An avalanche of pop love songs. And romantic films. All based on tell me that you love me or when you tell me that you love me. I have a low tolerance for sentimental ballads, so I’ll pick just one example of each: the first because of the performers and not the song, which annoys me; the second because of its unusual approach to the theme (granted, an approach that involves a worrisomely neurotic romantic fixation).

From Wikipedia:

“When You Tell Me That You Love Me” is a 1991 song [a sentimental ballad] by American soul singer Diana Ross. The song was written by Albert Hammond and John Bettis, and produced by Peter Asher. The song was subsequently covered by various artists.

“When You Tell Me That You Love Me” was released as the lead single on August 20, 1991, from Diana Ross’s 1991 album The Force Behind the Power

There are several duet versions by Julio Iglesias, notably a duet with Dolly Parton for Iglesias’s 1994 album Crazy.
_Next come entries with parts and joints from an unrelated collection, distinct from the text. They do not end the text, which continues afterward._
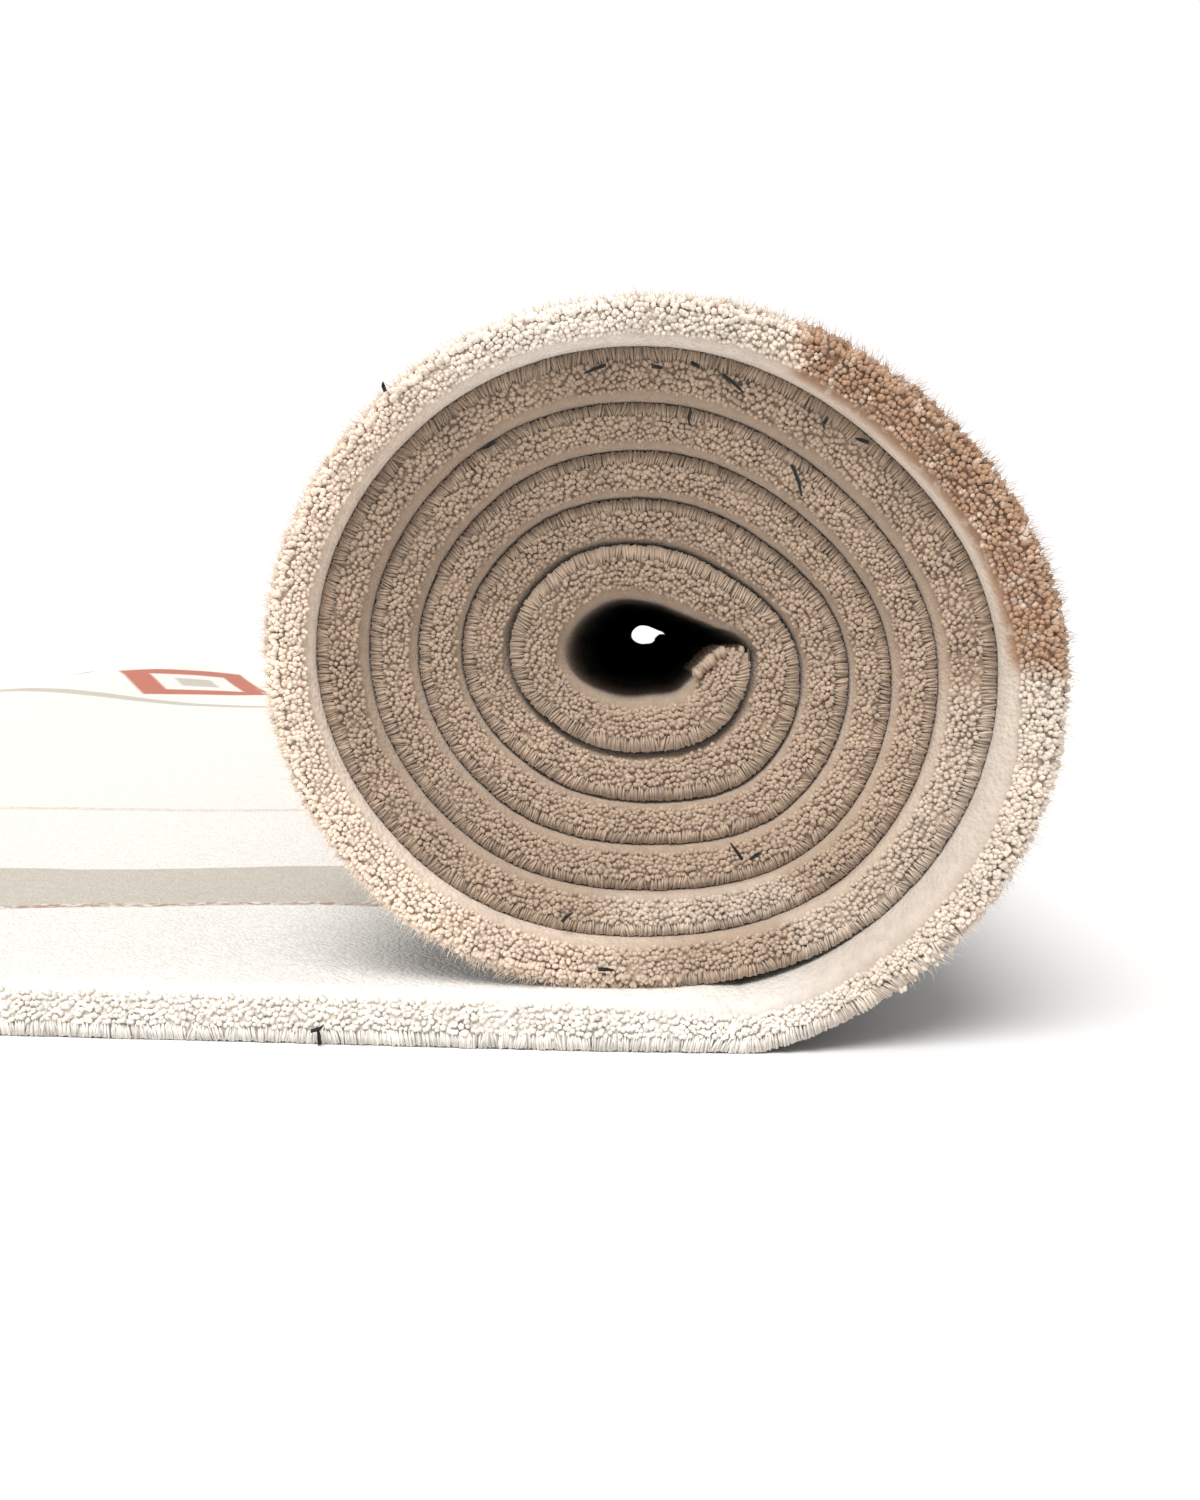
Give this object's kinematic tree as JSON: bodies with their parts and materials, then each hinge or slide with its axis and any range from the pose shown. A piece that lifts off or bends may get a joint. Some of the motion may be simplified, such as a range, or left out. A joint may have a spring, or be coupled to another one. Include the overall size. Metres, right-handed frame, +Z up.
{
  "type": "rolled up carpet",
  "caption": "Tufted wool rug rolled pile side in around an open eye, with a flat lead of cloth running out of the roll along the floor.",
  "frame": {"origin": "centre of the overall box, on the floor under it", "axes": "+Y along the roll, +Z up, -X towards the free end of the flat lead"},
  "size_m": [1.0476, 2.0396, 0.1785],
  "materials": {
    "wool_pile": "cut wool pile, cream and beige, matt with a soft sheen",
    "backing_cloth": "dark woven backing cloth, glued, matt"
  },
  "bodies": {
    "root": {"rug_pile": "wool_pile", "rug_backing": "backing_cloth"}
  },
  "joints": []
}
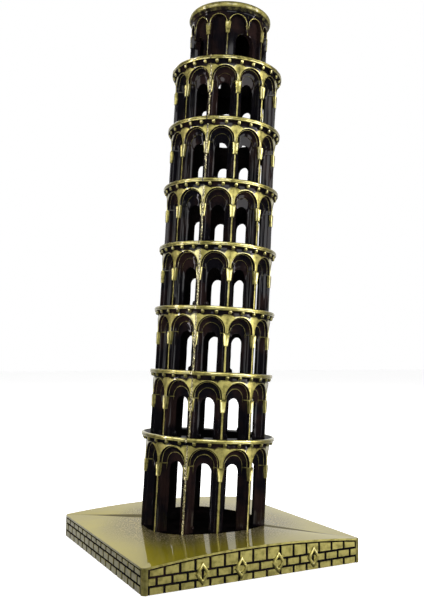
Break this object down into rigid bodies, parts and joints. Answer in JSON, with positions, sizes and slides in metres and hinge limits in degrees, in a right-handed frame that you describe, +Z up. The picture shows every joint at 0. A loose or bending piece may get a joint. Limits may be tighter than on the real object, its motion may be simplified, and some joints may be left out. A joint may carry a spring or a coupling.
{
  "type": "miniature landmark model",
  "caption": "Leaning round bell tower with stacked open arcades and a belfry, on a square plinth with a brick pattern; a metal desk souvenir.",
  "frame": {"origin": "centre of the pad's underside, where the plinth's centre line meets the table", "axes": "+Z up; the tower leans towards +X; the ornamented side of the plinth faces -Y"},
  "size_m": [0.095, 0.0955, 0.2396],
  "materials": {
    "antique_brass_tower": "lacquered",
    "antique_brass_base": "lacquered",
    "solder": "rough",
    "pin_steel": "ground",
    "pad_felt": "felt",
    "screw_steel": "zinc plated",
    "washer_steel": "zinc plated"
  },
  "bodies": {
    "root": {"tower_shell_front": "antique_brass_tower", "tower_shell_back": "antique_brass_tower", "solder_seam_left": "solder", "solder_seam_right": "solder", "dowel_pins": "pin_steel", "base_plinth": "antique_brass_base", "base_pad": "pad_felt", "base_screws": "screw_steel", "screw_washers": "washer_steel"}
  },
  "joints": []
}
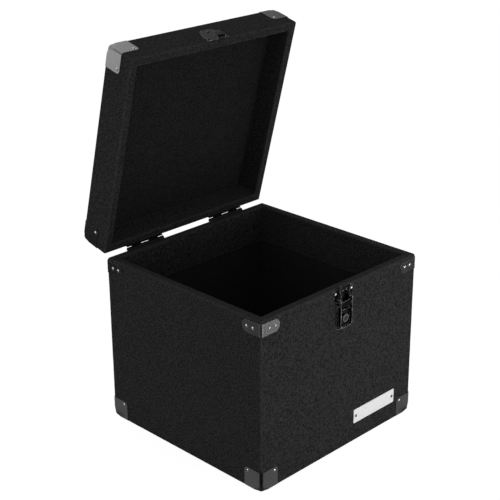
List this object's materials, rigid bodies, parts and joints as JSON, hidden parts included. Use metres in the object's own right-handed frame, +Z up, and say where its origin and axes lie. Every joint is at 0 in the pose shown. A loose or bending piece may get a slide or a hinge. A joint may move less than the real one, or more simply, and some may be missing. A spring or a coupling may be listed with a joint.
{
  "type": "record carrying case",
  "caption": "Box-shaped carrying case for vinyl records with a hinged lid standing open, black carpet covering, metal corners, a locking draw latch and a folding handle.",
  "frame": {"origin": "centre of the base's outline on the floor, on the carpet under the bottom", "axes": "+Z up, -Y out of the front with the latch, +X to the right as the front is seen, the lid hinged at +Y"},
  "size_m": [0.3688, 0.4225, 0.6513],
  "materials": {
    "plywood": "raw",
    "carpet": "short pile",
    "dark_felt": "felted",
    "gunmetal": "black plated, satin",
    "bright_screws": "bright",
    "latch_metal": "dark plated, polished",
    "lock_metal": "polished",
    "nameplate_metal": "satin",
    "handle_plastic": "moulded"
  },
  "bodies": {
    "base": {"base_front_panel": "plywood", "base_rear_panel": "plywood", "base_left_panel": "plywood", "base_right_panel": "plywood", "base_bottom_panel": "plywood", "base_cover": "carpet", "base_underside": "carpet", "base_lining": "dark_felt", "floor_pad": "dark_felt", "base_guard_front_left": "gunmetal", "base_guard_front_right": "gunmetal", "base_guard_rear_left": "gunmetal", "base_guard_rear_right": "gunmetal", "base_guard_screws": "bright_screws", "rim_bracket_front_left": "gunmetal", "rim_bracket_front_right": "gunmetal", "rim_bracket_rear_left": "gunmetal", "rim_bracket_rear_right": "gunmetal", "rim_bracket_screws": "bright_screws", "base_leaf_left": "gunmetal", "base_leaf_right": "gunmetal", "hinge_pins": "bright_screws", "base_leaf_screws": "bright_screws", "latch_plate": "latch_metal", "latch_plate_screws": "bright_screws", "lever_pivots": "bright_screws", "nameplate": "nameplate_metal", "nameplate_screws": "bright_screws"},
    "lever": {"latch_lever": "latch_metal", "claw_pin": "bright_screws", "lock_housing": "latch_metal"},
    "lock": {"lock_cylinder": "lock_metal", "lock_cam": "lock_metal"},
    "claw": {"latch_claw": "latch_metal"},
    "lid": {"lid_top_panel": "plywood", "lid_front_panel": "plywood", "lid_rear_panel": "plywood", "lid_left_panel": "plywood", "lid_right_panel": "plywood", "lid_cover": "carpet", "lid_lining": "carpet", "lid_guard_front_left": "gunmetal", "lid_guard_front_right": "gunmetal", "lid_guard_rear_left": "gunmetal", "lid_guard_rear_right": "gunmetal", "lid_guard_screws": "bright_screws", "lid_leaf_left": "gunmetal", "lid_leaf_right": "gunmetal", "lid_leaf_screws": "bright_screws", "keeper": "latch_metal", "keeper_screws": "bright_screws", "handle_bracket_left": "gunmetal", "handle_bracket_right": "gunmetal", "handle_bracket_rivets": "bright_screws", "handle_pins": "bright_screws"},
    "handle": {"handle": "handle_plastic"}
  },
  "joints": [
    {"name": "lid_hinge", "type": "hinge", "parent": "base", "child": "lid", "pos_m": [0, 0.1808, 0.2909], "axis": [-1, 0, 0], "range_deg": [-75.34, 104.66]},
    {"name": "lever_pivot", "type": "hinge", "parent": "base", "child": "lever", "pos_m": [0, -0.1815, 0.2712], "axis": [-1, 0, 0], "range_deg": [0, 150]},
    {"name": "claw_pivot", "type": "hinge", "parent": "lever", "child": "claw", "pos_m": [0, -0.1814, 0.2622], "axis": [1, 0, 0], "range_deg": [0, 162]},
    {"name": "lock_turn", "type": "hinge", "parent": "lever", "child": "lock", "pos_m": [0, -0.1814, 0.2405], "axis": [0, -1, 0], "range_deg": [0, 90]},
    {"name": "handle_fold", "type": "hinge", "parent": "lid", "child": "handle", "pos_m": [0, 0.20151, 0.4832], "axis": [1, 0, 0], "range_deg": [0, 180]}
  ],
  "couplings": [
    {"joint": "claw_pivot", "follows": "lever_pivot", "ratio": 1.08}
  ]
}
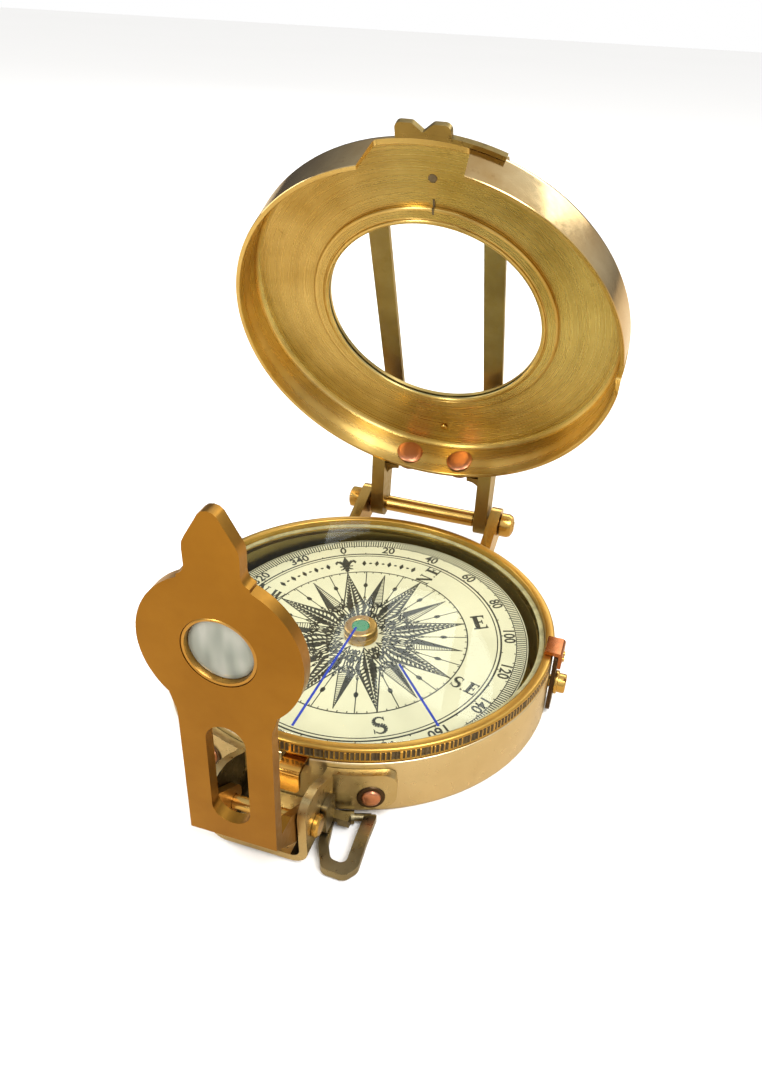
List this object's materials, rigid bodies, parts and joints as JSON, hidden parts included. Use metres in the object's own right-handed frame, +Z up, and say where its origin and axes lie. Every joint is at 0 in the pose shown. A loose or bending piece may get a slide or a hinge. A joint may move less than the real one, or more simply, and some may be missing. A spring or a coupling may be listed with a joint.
{
  "type": "sighting compass",
  "caption": "Brass sighting compass: round case with a floating card under a turning glass bezel, a hinged lid with a round window and front sight, and a folding slotted eyepiece.",
  "frame": {"origin": "centre of the case's flat underside", "axes": "+Z up through the dial, +Y towards the lid hinge, -Y towards the eyepiece"},
  "size_m": [0.0814, 0.121, 0.1009],
  "materials": {
    "case_brass": "satin",
    "brass": "satin",
    "lid_brass": "satin",
    "eyepiece_brass": "satin",
    "copper": "polished",
    "blackened": "matt",
    "gasket": "matt",
    "steel": "satin",
    "clear_glass": "clear",
    "card_ivory": "painted, printed",
    "green_jewel": "opaque",
    "ruby_jewel": "polished"
  },
  "bodies": {
    "case": {"case_body": "case_brass", "chamber_liner": "blackened", "bezel_spring_ring": "steel", "pivot_post": "steel", "lever_fulcrum": "brass", "fulcrum_pin": "steel", "clamp_strip": "blackened", "clamp_hook": "copper", "hook_rivet_lower": "brass", "hook_rivet_upper": "brass", "clamp_screw": "brass", "hinge_bracket": "brass", "hinge_rivet_left": "brass", "hinge_rivet_right": "brass", "hinge_pin": "brass", "hinge_nut_left": "brass", "hinge_nut_right": "brass", "front_bracket": "case_brass", "bracket_rivet_left": "copper", "bracket_rivet_right": "copper", "eyepiece_pin": "brass", "loop_hanger": "blackened"},
    "bezel": {"bezel_ring": "brass", "bezel_glass": "clear_glass", "glass_gasket": "gasket"},
    "lifter": {"card_lifter": "brass"},
    "card": {"compass_card": "card_ivory", "card_cap": "brass", "cap_jewel": "green_jewel", "jewel_cup": "ruby_jewel", "magnet_left": "steel", "magnet_right": "steel"},
    "lever": {"lifter_lever": "case_brass"},
    "eyepiece": {"eyepiece_plate": "eyepiece_brass", "lens_ring": "brass", "eyepiece_lens": "clear_glass"},
    "lid": {"lid_shell": "lid_brass", "window_glass": "clear_glass", "window_ring": "lid_brass", "sight_frame": "lid_brass", "front_sight": "lid_brass", "lid_rivet_left": "copper", "lid_rivet_right": "copper"},
    "loop": {"thumb_loop": "blackened"}
  },
  "joints": [
    {"name": "lid_hinge", "type": "hinge", "parent": "case", "child": "lid", "pos_m": [0, 0.0524, 0.0095], "axis": [1, 0, 0], "range_deg": [-84, 66.1]},
    {"name": "bezel_turn", "type": "hinge", "parent": "case", "child": "bezel", "pos_m": [0, 0, 0.013], "axis": [0, 0, 1], "continuous": true},
    {"name": "eyepiece_fold", "type": "hinge", "parent": "case", "child": "eyepiece", "pos_m": [0, -0.0465, 0.0068], "axis": [1, 0, 0], "range_deg": [-90, 0]},
    {"name": "lever_rock", "type": "hinge", "parent": "case", "child": "lever", "pos_m": [0.00155, -0.029, 0.0032], "axis": [1, 0, 0], "range_deg": [0, 1]},
    {"name": "card_lift", "type": "slide", "parent": "case", "child": "lifter", "axis": [0, 0, 1], "range_m": [0, 0.00051]},
    {"name": "card_spin", "type": "hinge", "parent": "lifter", "child": "card", "pos_m": [0, 0, 0.00857], "axis": [-0.035, -0.075, 0.9966], "continuous": true},
    {"name": "loop_swing", "type": "hinge", "parent": "case", "child": "loop", "pos_m": [0.01195, -0.0384, 0.0012], "axis": [0.9407, 0.3393, 0], "range_deg": [0, 95]}
  ],
  "couplings": [
    {"joint": "lever_rock", "follows": "eyepiece_fold", "ratio": -0.010978},
    {"joint": "card_lift", "follows": "eyepiece_fold", "m_per_rad": -0.000318}
  ]
}
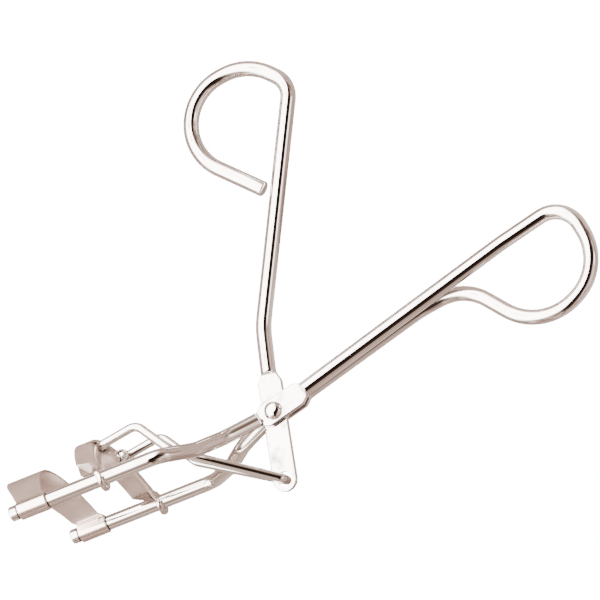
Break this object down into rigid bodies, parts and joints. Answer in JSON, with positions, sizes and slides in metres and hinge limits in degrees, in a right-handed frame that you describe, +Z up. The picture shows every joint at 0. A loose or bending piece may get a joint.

I’m sorry, but the lyrics set my teeth on edge, and not even Diana Ross, Julio Iglesias, and Dolly Parton can fix that. One verse and the chorus:

I wanna call the stars down from the sky
I wanna live a day that never dies
I wanna change the world only for you
All the impossible I wanna do
I wanna hold you close under the rain
I wanna kiss your smile and feel the pain
I know what’s beautiful looking at you
In a world of lies you are the truth

And baby, everytime you touch me
I become a hero
I’ll make you safe, no matter where you are
And bring you everything you ask for
Nothing is above me
I’m shining like a candle in the dark
When you tell me that you love me

My other example is much more recent (“Tell Me That You Love Me”, released 2018), by a hot very young talent (British pop singer James Smith, born 2/9/99):

(#3)

will you stay with me tonight
and pretend it’s all alright?
tell me that you love me
the way you used to love me
will you whisper in my ear
those three words i wanna hear?
tell me that you love me
the way you used to love me

The relationship is over, but he wants his ex-beloved to pretend to love him still and say their words of love. Creepy; you worry that stalking is next on the program.